Financial institutions should not reference their broader ESG processes when explaining why they do not consider the negative impacts of their investment decisions on environmental and social KPIs, European regulators said last week.
Under the EU’s Sustainable Finance Disclosure Regulation (SFDR), financial institutions are required to describe how they assess “principal adverse impacts” (PAI) on sustainability factors as part of their investment processes, or why they have chosen not to do so.
However, a review of voluntary disclosures made over the past year by the European Supervisory Authorities (ESAs) found that overall compliance “appears to be low”, with financial institutions not providing substantial reasoning for the lack of PAI due diligence, and no indication when they intend to begin doing so.
Describing elements of ESG integration when justifying non-compliance with PAI due diligence requirements is “potentially misleading for investors”, said the ESAs, when these details “could be published in a separate section of the website”.
An ESA spokesperson explained that such disclosures could “risk confusion on whether financial institutions comply with the requirement of considering adverse impacts of investment decisions on sustainability factors”.
According to the ESA’s review, the most common reasons given for non-compliance are lack of data, insufficient resources and “challenging, uncertain and incomplete regulatory requirements”. It also noted that a number of national regulators, who will be responsible for enforcing the SFDR, have “admitted that ensuring compliance… was not amongst their supervisory priorities”.
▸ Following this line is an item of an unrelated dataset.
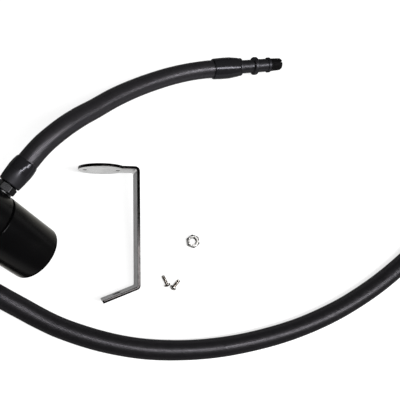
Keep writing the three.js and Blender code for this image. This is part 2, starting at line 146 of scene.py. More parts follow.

The disclosures examined by the ESAs were made by financial institutions with less than 500 employees, which are therefore exempt from mandatory SFDR reporting. The ESAs will conduct a separate review of mandatory SFDR disclosures by the end of the year.
Separately, UK financial regulator the Financial Conduct Authority has warned that companies that fail to make sufficiently detailed climate disclosures despite being required to do so may be subject to enforcement action.
Under the UK’s listing requirements, companies on the London Stock Exchange premium market have been required to make climate disclosures aligned to the TCFD recommendations since 2021.
The FCA, in partnership with audit watchdog the Financial Reporting Council, has analysed the disclosures of all the 171 premium listed commercial companies with December 2021 year-ends to assess whether the new rules has resulted in a “material improvement”.
The two bodies found that the most common reporting gaps related to the quantitative elements of TCFD reporting, such as scenario analysis and the adoption of climate-related metrics and targets. In addition, there were some instances of companies misrepresenting the level of detail included within their climate disclosure.